Tuesday, July 01, 2014

THE HOBBY LOBBY DECISION ISN'T QUITE AS BAD AS I THOUGHT

(h/t Sarah Kliff)

The owners of Hobby Lobby are OK with some kinds of birth control, according to Kate Pickert at TIME Magazine:
Women who work for Hobby Lobby had, and still have, full insurance coverage for most types of birth control
Although the Supreme Court ruling opens the door for closely held companies to make other future objections based on religious beliefs, Hobby Lobby’s individual position is less extreme than many believe. The company objects to paying for morning-after pills and inter-uterine devices, but freely provides insurance that covers tubal ligation, birth control pills, condoms, diaphragms and contraception delivered via a patch or ring inserted into the cervix.

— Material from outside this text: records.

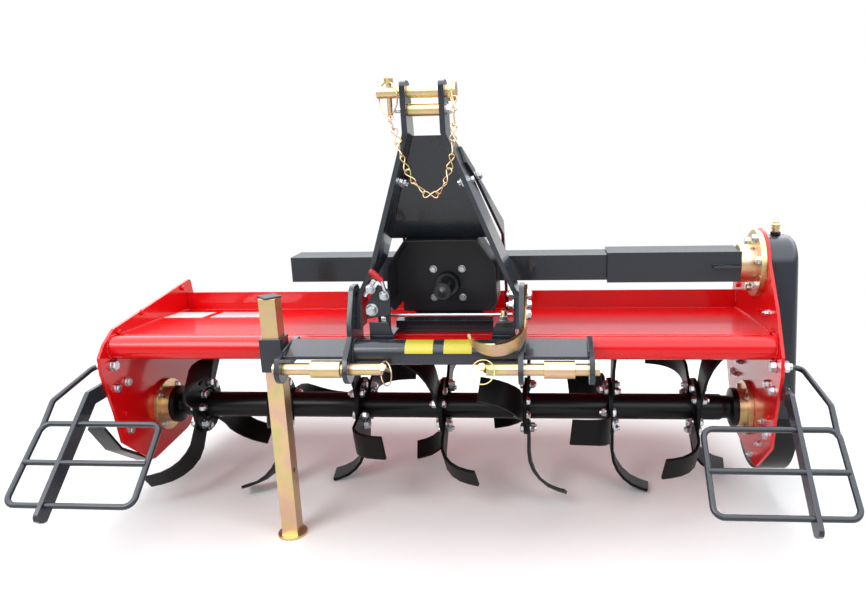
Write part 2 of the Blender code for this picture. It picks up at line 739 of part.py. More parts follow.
def build_mast():
    for side, word in ((-1, "left"), (1, "right")):
        rings = []
        for z, x, front, rear in MAST_STATIONS:
            centre = hitch_x + side * x
            low, high = centre - mast_thickness / 2, centre + mast_thickness / 2
            rings.append([(low, front, z), (high, front, z), (high, rear, z), (low, rear, z)])
        hole = rod((hitch_x + side * 0.02, top_pin_y, top_pin_z),
                   (hitch_x + side * 0.07, top_pin_y, top_pin_z),
                   top_pin_radius + running_gap)
        node(f"mast_bar_{word}", cut(loft(rings), hole), "grey_enamel")

    tip, collar, end = top_pin_ends
    pin_profile = [(0.0, tip), (top_pin_radius, tip), (top_pin_radius, collar),
                   (top_pin_head_radius, collar), (top_pin_head_radius, end), (0.0, end)]
    pin = turned([(r, hitch_x + x) for r, x in pin_profile], (top_pin_y, top_pin_z))
    node("top_pin", pin, "yellow_zinc")
    inner = MAST_STATIONS[0][1] - mast_thickness / 2 - running_gap
    spacer = rod((hitch_x - inner, top_pin_y, top_pin_z - spacer_drop),
                 (hitch_x + inner, top_pin_y, top_pin_z - spacer_drop), spacer_radius)
    node("top_spacer", spacer, "yellow_zinc")

    rings = []
    for drop, y in mast_plate_edges:
        z = top_pin_z - drop
        x = mast_at(z)[0] - mast_thickness / 2 - running_gap
        low, high, back = hitch_x - x, hitch_x + x, y + mast_plate_thickness
        rings.append([(low, y, z), (high, y, z), (high, back, z), (low, back, z)])
    node("mast_plate", loft(rings), "grey_enamel")

    # Braces: the first two rings lie flush on the bar's outer face, which leans
    half = brace_thickness / 2
    lean = (mast_knee_x - mast_top_x) / (MAST_STATIONS[3][0] - MAST_STATIONS[5][0])
    foot_y = deck_rear_y - deck_sheet - 0.040
    seat = deck_top(foot_y) + running_gap
    for side, word in ((-1, "left"), (1, "right")):
        foot_x = hitch_x + side * brace_foot_x
        places = []
        for drop, past_edge in brace_starts:
            z = top_pin_z - drop
            x, front, rear = mast_at(z)
            places.append((hitch_x + side * (x + mast_thickness / 2 + running_gap + half),
                           rear + past_edge, z, side * lean * brace_height))
        places.append((foot_x, brace_middle_y, gearbox_top_z - 0.005, 0.0))
        places.append((foot_x, foot_y, seat + brace_foot_rise, 0.0))
        rings = []
        for x, y, z, tip in places:
            high_y, high_z = y + brace_set_back, z + brace_height
            rings.append([(x - half, y, z), (x + half, y, z), (x + half - tip, high_y, high_z),
                          (x - half - tip, high_y, high_z)])
        foot_end = foot_y + brace_foot_length
        rings.append([(foot_x - half, foot_y, seat), (foot_x + half, foot_y, seat),
                      (foot_x + half, foot_end, seat), (foot_x - half, foot_end, seat)])
        node(f"mast_brace_{word}", loft(rings), "grey_enamel")


def build_shaft_hook():
    """A strap on the right hitch plate that curls round in front of it to carry a drive shaft."""
    slope = math.radians(hook_slope_deg)
    down = Vector((0.0, -math.cos(slope), -math.sin(slope)))
    wide = Vector((0.0, -math.sin(slope), math.cos(slope))) * hook_width / 2
    seat_x = hitch_x + clevis_inner_x + clevis_thickness / 2 + running_gap + hook_thickness / 2
    start = Vector((seat_x, *hook_top))
    bend = start + down * hook_straight
    centre = bend - Vector((hook_radius, 0.0, 0.0))
    line = [(start, Vector((1.0, 0.0, 0.0)))]
    steps = 20
    for k in range(steps + 1):
        turn = math.radians(hook_curl_deg * k / steps)
        out = Vector((math.cos(turn), 0.0, 0.0)) + down * math.sin(turn)
        line.append((centre + out * hook_radius, out))
    rings = []
    for here, out in line:
        thick = out * hook_thickness / 2
        rings.append([here + wide + thick, here - wide + thick, here - wide - thick, here + wide - thick])
    node("shaft_hook", loft(rings), "yellow_zinc")


def build_stand(floor_z):
    slide = axis_empty("stand_axis", (leg_x, leg_y, socket_bottom_z))
    half = leg_width / 2
    leg = box((leg_x - half, leg_y - half, floor_z + 0.003), (leg_x + half, leg_y + half, leg_top_z))
    hollow = half - leg_wall
    inside = box((leg_x - hollow, leg_y - hollow, floor_z + foot_thickness + 0.004),
                 (leg_x + hollow, leg_y + hollow, leg_top_z - 0.006))
    holes = []
    for k in range(leg_hole_count):
        z = floor_z + leg_first_hole + leg_hole_pitch * k
        holes.append(rod((leg_x - leg_width, leg_y, z), (leg_x + leg_width, leg_y, z), leg_hole_radius, 16))
    leg = cut(leg, together(holes), inside)
    foot = rod((leg_x, leg_y, floor_z), (leg_x, leg_y, floor_z + foot_thickness), foot_radius, 32)
    node("stand_leg", joined(leg, [foot]), "yellow_zinc", slide)

    inner = half + socket_gap
    outer = inner + socket_wall
    sleeve = box((leg_x - outer, leg_y - outer, socket_bottom_z), (leg_x + outer, leg_y + outer, socket_top_z))
    sleeve = cut(sleeve, box((leg_x - inner, leg_y - inner, socket_bottom_z - 0.01),
                             (leg_x + inner, leg_y + inner, socket_top_z + 0.01)))
    node("stand_socket", sleeve, "grey_enamel")


def build_board():
    hinge = axis_empty("board_axis", (0.0, board_hinge_y, board_hinge_z))
    drop = math.radians(board_drop_deg)
    inside = half_width - running_gap
    edge = half_width - board_side_gap
    way = Vector((math.cos(drop), -math.sin(drop)))
    start = Vector((board_hinge_y, board_hinge_z))
    end = start + way * board_length
    lip = end + Vector((-way.y, way.x)) * -0.020
    sheet_shape = plate([sheet([start, end, lip], board_sheet)], -edge, edge, "X")
    rod_shape = rod((-inside, board_hinge_y, board_hinge_z), (inside, board_hinge_y, board_hinge_z),
                    board_rod_radius, 16)
    node("rear_board", joined(rod_shape, [sheet_shape]), "red_enamel", hinge)


def build_guards():
    # Guard corners on the right: (x, y, z)
    top_y, top_z = -0.031, 0.316
    bottom_y, bottom_z = -0.180, 0.187
    mid_y, mid_z = -0.108, 0.254
    seat = half_width + plate_thickness + running_gap
    loop = [(guard_outer_x, top_y, top_z), (guard_outer_x + 0.006, bottom_y, bottom_z),
            (guard_inner_x, bottom_y, bottom_z), (guard_inner_x, top_y, top_z)]
    ring = tube(rounded_path(loop, 0.022, closed=True), guard_bar_radius, closed=True)
    stem = tube(rounded_path([(seat, 0.150, 0.397), (guard_stem_x, 0.150, 0.397),
                              (guard_outer_x - 0.003, 0.009, 0.357),
                              (guard_outer_x - 0.003, top_y - 0.012, top_z - 0.010)], 0.022), guard_bar_radius)
    cross = tube([(guard_inner_x, mid_y, mid_z), (guard_outer_x + 0.002, mid_y, mid_z)], guard_bar_radius)
    slope = (top_z - bottom_z) / (top_y - bottom_y)
    arm_line = [(y, top_z + (y - top_y) * slope) for y in (0.012, -0.205)]
    arm_x = seat + 0.0032
    arm = plate([sheet(arm_line, -guard_arm_thickness)], arm_x, arm_x + guard_arm_width, "X")
    lug = box((seat, -0.004, 0.340), (seat + 0.008, 0.178, 0.402))
    right = joined(ring, [stem, cross, arm, lug])
    node("guard_right", right, "grey_enamel")
    node("guard_left", mirrored(right), "grey_enamel")


build_hood()
bearing("bearing_left", -1)
bearing("bearing_right", 1)
rotor_spin = build_rotor()
build_drive()
build_gearbox()
build_hitch()
build_mast()
build_shaft_hook()
build_board()
build_guards()

bpy.context.view_layer.update()
tine_sets = [o for o in tiller.objects if o.name.startswith("tine_set")]
floor = min((o.matrix_world @ v.co).z for o in tine_sets for v in o.data.vertices)
build_stand(floor)

# The machine stands on the floor with the middle of its outline over the origin
bpy.context.view_layer.update()
solids = [o for o in tiller.objects if o.type == "MESH"]
corners = [o.matrix_world @ Vector(c) for o in solids for c in o.bound_box]
lows = [min(c[i] for c in corners) for i in range(3)]
highs = [max(c[i] for c in corners) for i in range(3)]
middle.location = (-(lows[0] + highs[0]) / 2, -(lows[1] + highs[1]) / 2, -lows[2])
bpy.context.view_layer.update()
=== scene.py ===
# Looks of the rotary tiller: its paints, platings, fasteners and small parts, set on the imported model.
import json
import math

import bmesh
import bpy
from mathutils import Matrix, Vector


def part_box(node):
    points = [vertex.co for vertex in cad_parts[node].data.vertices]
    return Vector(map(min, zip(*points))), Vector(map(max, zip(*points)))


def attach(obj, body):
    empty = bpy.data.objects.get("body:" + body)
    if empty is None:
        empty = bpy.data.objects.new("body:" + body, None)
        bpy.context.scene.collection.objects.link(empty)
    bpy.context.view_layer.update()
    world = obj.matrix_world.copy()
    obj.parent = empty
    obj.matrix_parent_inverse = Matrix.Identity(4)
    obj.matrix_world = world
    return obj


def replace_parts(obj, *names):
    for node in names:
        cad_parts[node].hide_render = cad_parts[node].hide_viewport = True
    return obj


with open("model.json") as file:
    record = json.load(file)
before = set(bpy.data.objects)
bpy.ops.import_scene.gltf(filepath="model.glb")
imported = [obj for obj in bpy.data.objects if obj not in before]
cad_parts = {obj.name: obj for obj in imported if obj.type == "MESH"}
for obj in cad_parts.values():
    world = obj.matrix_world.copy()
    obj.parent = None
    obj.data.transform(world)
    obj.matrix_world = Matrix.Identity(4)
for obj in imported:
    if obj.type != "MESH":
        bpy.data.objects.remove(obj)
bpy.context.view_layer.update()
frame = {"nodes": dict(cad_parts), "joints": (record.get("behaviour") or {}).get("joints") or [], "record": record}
print("frame loaded:", len(frame["nodes"]), "nodes")

# Places are given from the lower hitch pins: x from the hood's middle, back and up from the pins' line
pinLow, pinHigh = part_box("lower_pin_left")
pinLine = (pinLow + pinHigh) / 2


def spot(x, back, up):
    return Vector((x, pinLine.y + back, pinLine.z + up))


def middleOf(node):
    low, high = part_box(node)
    return (low + high) / 2


def halfHeight(node):
    low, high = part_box(node)
    return (high.z - low.z) / 2


def linked(name, data):
    item = bpy.data.objects.new(name, data)
    bpy.context.scene.collection.objects.link(item)
    return item


jointPlaces = {joint["name"]: Vector(joint["pos_m"]) for joint in frame["joints"]}
hitchX = middleOf("hitch_tube").x
rotorAxis = jointPlaces["rotor_spin"]
inputAxis = jointPlaces["input_spin"]
tineSets = sorted(node for node in frame["nodes"] if node.startswith("tine_set_"))
sides = ((-1, "Left"), (1, "Right"))
seatGap = 0.0003  # metres between faces that touch


# Camera at the photo's angle
shot = {
    "place": (0.302, -1.535, 0.538),
    "yaw": 4.41,  # degrees to the left
    "pitch": 13.49,  # degrees down
    "roll": -1.33,
    "focal": 718.0,  # pixels
    "frame": (865, 615),
    "middle": (502.3, 297.0),  # where the lens looks, in pixels
}


def makeCamera():
    yaw, pitch, roll = (math.radians(shot[k]) for k in ("yaw", "pitch", "roll"))
    ahead = Vector((-math.sin(yaw) * math.cos(pitch), math.cos(yaw) * math.cos(pitch), -math.sin(pitch)))
    level = Vector((math.cos(yaw), math.sin(yaw), 0.0))
    above = level.cross(ahead)
    right = level * math.cos(roll) + above * math.sin(roll)
    up = above * math.cos(roll) - level * math.sin(roll)
    wide, high = shot["frame"]
    data = bpy.data.cameras.new("photoCamera")
    data.sensor_width = 36.0
    data.lens = shot["focal"] / wide * data.sensor_width
    data.shift_x = (wide / 2 - shot["middle"][0]) / wide
    data.shift_y = (shot["middle"][1] - high / 2) / wide
    camera = linked("photoCamera", data)
    turn = Matrix((right, up, -ahead)).transposed().to_4x4()
    camera.matrix_world = Matrix.Translation(spot(*shot["place"])) @ turn
    bpy.context.scene.camera = camera


makeCamera()


# Materials
def fromHex(code):
    parts = [int(code[i:i + 2], 16) / 255 for i in (1, 3, 5)]
    return tuple(c / 12.92 if c <= 0.04045 else ((c + 0.055) / 1.055) ** 2.4 for c in parts) + (1.0,)


def addNode(tree, kind, sockets=None, **settings):
    node = tree.nodes.new(kind)
    for name, value in settings.items():
        setattr(node, name, value)
    for name, value in (sockets or {}).items():
        if isinstance(value, bpy.types.NodeSocket):
            tree.links.new(value, node.inputs[name])
        else:
            node.inputs[name].default_value = value
    return node


def newMaterial(name, **sockets):
    material = bpy.data.materials.new(name)
    material.use_nodes = True
    shader = material.node_tree.nodes["Principled BSDF"]
    for socket, value in sockets.items():
        shader.inputs[socket.replace("_", " ")].default_value = value
    place = addNode(material.node_tree, "ShaderNodeTexCoord").outputs["Object"]
    return material, material.node_tree, shader, place


def perMetre(millimetres):
    return 1000.0 / millimetres


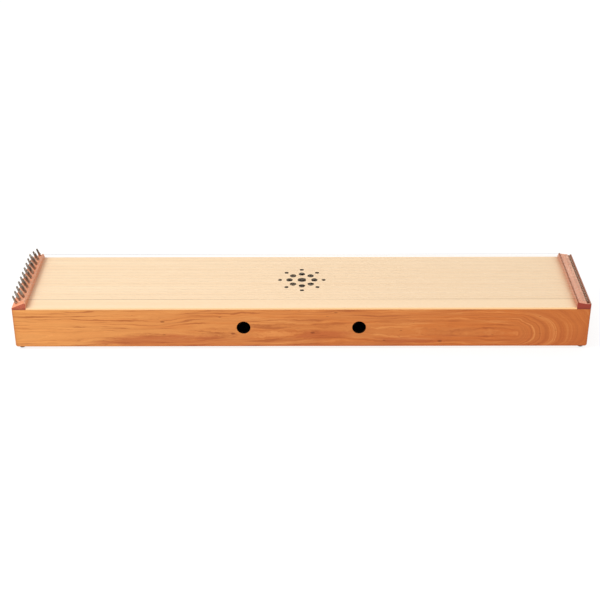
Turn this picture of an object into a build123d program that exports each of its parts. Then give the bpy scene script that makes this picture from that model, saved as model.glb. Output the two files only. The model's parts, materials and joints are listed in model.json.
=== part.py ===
"""A 30-string monochord zither: a long shallow sound box with a rail of tuning pins and a rail of hitch pins.

Frame: +X runs along the strings from the tuning pins (-X) to the hitch pins (+X), -Y is the
front side with the two sound holes, +Z is up, and Z = 0 is the surface that the feet stand on.
Every dimension is in millimetres.
"""
from build123d import *
import math
import os

# ---- Box ----
LENGTH = 1220.0
WIDTH = 238.0
SIDE_HEIGHT = 90.0
SIDE_THICKNESS = 8.0
END_THICKNESS = 6.0
BOTTOM_THICKNESS = 4.0
SOUNDBOARD_THICKNESS = 4.0
CORNER_RADIUS = 5.0  # lower corners of the box, seen from the front
EDGE_RADIUS = 2.0  # rounded outer edges of the sides
SOUNDBOARD_EDGE_RADIUS = 1.5

# ---- Feet ----
FOOT_HEIGHT = 6.0
FOOT_DIAMETER = 12.0
FOOT_TOP_DIAMETER = 13.0
FOOT_FROM_END = 11.5
FOOT_FROM_FRONT = 13.0
SCREW_DIAMETER = 3.0
SCREW_HEAD_DIAMETER = 5.6
SCREW_HEAD_HEIGHT = 1.8
SCREW_LENGTH = 14.0
SCREW_HEAD_DEPTH = 2.5  # from the sole of the foot up to the screw head
SCREW_CLEARANCE = 0.2
PILOT_CLEARANCE = 0.02

# ---- Rails ----
RAIL_WIDTH = 30.0
RAIL_EDGE_RADIUS = 0.8
RAIL_CORNER_RADIUS = 2.0
LAND_WIDTH = 3.6
LAND_HEIGHT = 15.2  # the flat that carries the saddle rod, above the rim
TUNING_RAIL_OUTER_HEIGHT = 4.0
HITCH_RAIL_LOW_HEIGHT = 12.0
GROOVE_WIDTH = 6.0
GROOVE_LIP = 3.0
GROOVE_FLOOR_HEIGHT = 6.5
GROOVE_END_WALL = 3.5
BACK_BEVEL_LENGTH = 8.0  # the rails' back ends slope down to the back edge
BACK_BEVEL_DEPTH = 11.0

# ---- Saddle rods ----
ROD_DIAMETER = 3.0
ROD_RISE = 0.5  # rod axis above the land
ROD_SET_BACK = 0.6  # from the rail's front end and from the top of its back bevel
FIT = 0.01

# ---- Strings ----
STRING_COUNT = 30
STRING_PITCH = 7.25
STRING_DIAMETER = 0.45
LOOP_CLEARANCE = 0.15

# ---- Tuning pins ----
PIN_DIAMETER = 5.0
PIN_BORE_CLEARANCE = 0.05
PIN_ABOVE_RAIL = 18.5
PIN_BELOW_RAIL = 25.0
PIN_LEAN = 20.0  # degrees, outwards
PIN_ROWS_FROM_END = (8.0, 15.0, 22.0)
PIN_BORE_EXTRA_DEPTH = 0.6
HEAD_LENGTH = 11.0
HEAD_SIDE_TOP = 3.0
HEAD_SIDE_BOTTOM = 4.2
HEAD_CHAMFER = 0.35
STRING_HOLE_DIAMETER = 1.0
STRING_HOLE_HEIGHT = 5.7
STRING_EXIT_HEIGHT = 2.7  # where the string leaves the pin, along the pin above the rail
WINDING_TURNS = 4
WINDING_CLEARANCE = 0.05

# ---- Hitch pins ----
HITCH_PIN_DIAMETER = 1.8
HITCH_PIN_TOP_HEIGHT = 13.5
HITCH_PIN_DEPTH = 6.0
HITCH_PIN_DOME = 0.4
LOOP_HEIGHT = 12.2

# ---- Blocks, linings and braces inside the box ----
PIN_BLOCK_LENGTH = 46.0
PIN_BLOCK_HEIGHT = 28.0
HITCH_BLOCK_LENGTH = 38.0
HITCH_BLOCK_HEIGHT = 24.0
LINING_THICKNESS = 10.0
LINING_HEIGHT = 12.0
TOP_BRACE_PLACES = (-400.0, -200.0, 200.0, 400.0)
TOP_BRACE_WIDTH = 9.0
TOP_BRACE_HEIGHT = 18.0
BOTTOM_BRACE_PLACES = (-300.0, 0.0, 300.0)
BOTTOM_BRACE_WIDTH = 12.0
BOTTOM_BRACE_HEIGHT = 14.0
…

More than 80% of all contraception users in the U.S. rely on these methods.
UPDATE: I didn't know the Gang of Five was this frigging ignorant:
The majority decision, written by Justice Samuel Alito, held that if Hobby Lobby's owners believe that the contraceptives at issue cause abortions, the mandate is a burden on their religious beliefs: "[W]e must decide whether the challenged…regulations substantially burden the exercise of religion, and we hold that they do," Alito wrote. "The owners of the businesses have religious objections to abortion, and according to their religious beliefs the four contraceptive methods at issue are abortifacients."
Alito and the four other conservative justices on the court were essentially overruling not just an Obamacare regulation, but science. According to the Food and Drug Administration, all four of the contraceptive methods Hobby Lobby objects to—Plan B, Ella, and two intrauterine devices—do not prevent the implantation of a fertilized egg into the uterus, which the owners of Hobby Lobby consider abortion. Instead, these methods prevent fertilization.